Oireachtas Joint and Select Committees

Wednesday, 24 January 2024

Joint Oireachtas Committee on Agriculture, Food and the Marine

Crisis in Ireland's Inshore Fishing Industry: Discussion

Mr. Eamon Dixon:

Regarding people queuing to get into it, they are actually queuing up to get out of it. I know that many of the TDs here represent rural communities. Fishing is like farming. Mr. Desmond touched on farming earlier. Fishing is vital to the rural communities in which it is based. It goes all over Ireland - Donegal, Sligo, Mayo, Limerick, Clare, Cork, Waterford, Wexford and right along the east coast. It is really important to all those counties. There are small fishing communities in every village there.

Their kids go to the schools. They spend money in every single one of those towns. They buy their food and most of their stuff in them. They are not going elsewhere to spend their money. If that is lost in the next couple of years, it will leave a huge hole in rural Ireland.

I know an election will be coming up in the next 18 months or so. I have listened many times to Members of this House say how important rural Ireland is to them. If it is, it is time they recognised the issues we have as fishermen in rural Ireland. You cannot say, on the one hand, that you love rural Ireland and then forget about it on the other. If you do, you will lose that. If you forget about something, that will get lost. All political parties, and everybody else, have the best intentions to look after these people but we really need Members help to ensure that is done in the future.

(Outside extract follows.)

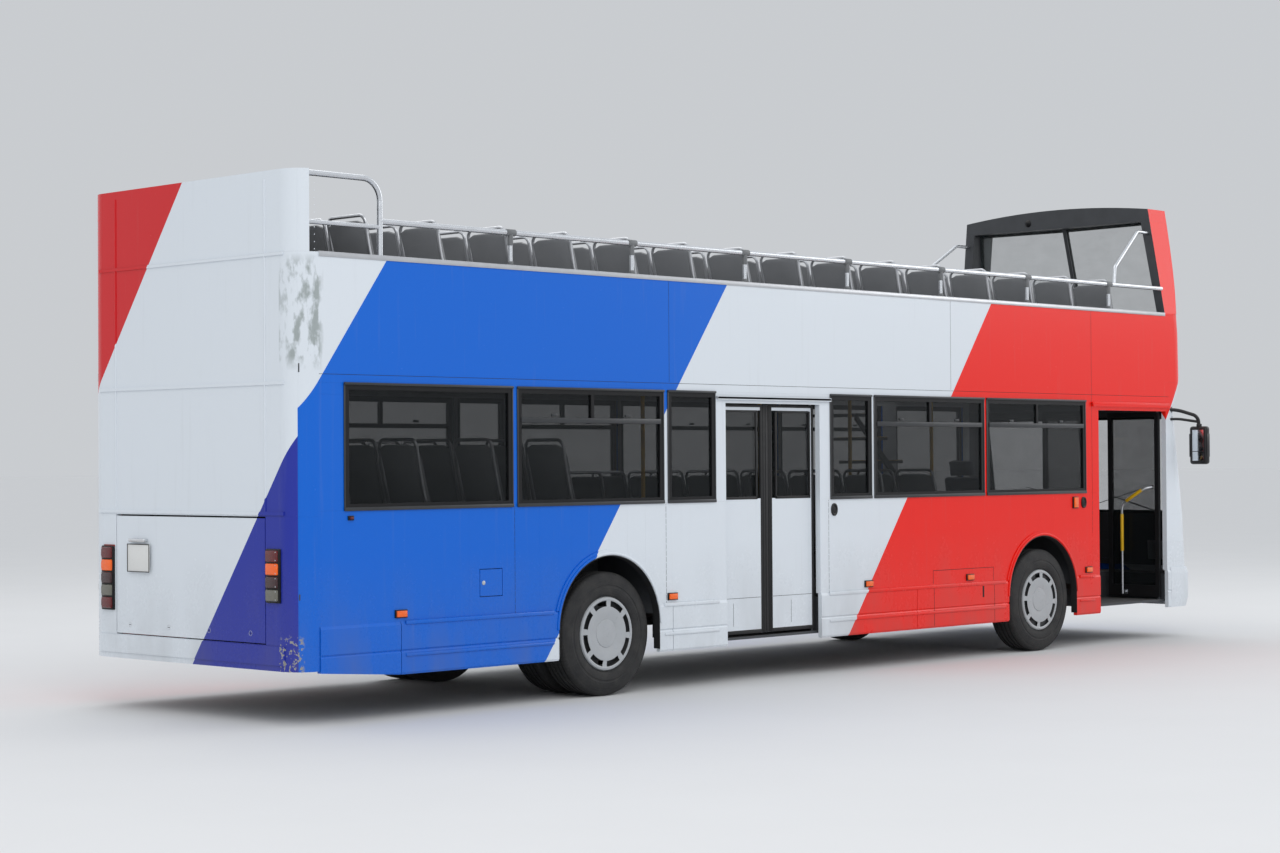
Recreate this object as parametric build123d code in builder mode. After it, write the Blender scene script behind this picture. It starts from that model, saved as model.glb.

Issues such as better access to quotas, including for mackerel and herring, are vital. We need diversification. As Mr. Menarry said, some of that was quota share that we had, which was taken from us by ministerial decision in the past. That could be reversed in the morning. Members sit around every day making these decisions and they know this can be done. The inshore sector needs a little more of a quota. Some of the members will have seen the presentation we put to the Department for hook-and-line mackerel. It includes the figure that over 95% of the Irish fishing fleet is made up of inshore vessels. That is clear in BIM figures, not ours. That leaves only 5% on the other side, yet we have less than 1% of the mackerel quota. In herring, as Mr. Menarry said, we have in or around 5%. That is not viable. If our families are to survive in the communities we live in, fishing has to be viable.

Members would not give anyone they knew less than 1% of quota. If we were a minority group getting a quota of 1%, the committee would say something. We are the majority, however, accounting for over 90%, and we are still getting 1% of quota. People would find that very hard to live with in any country in the world.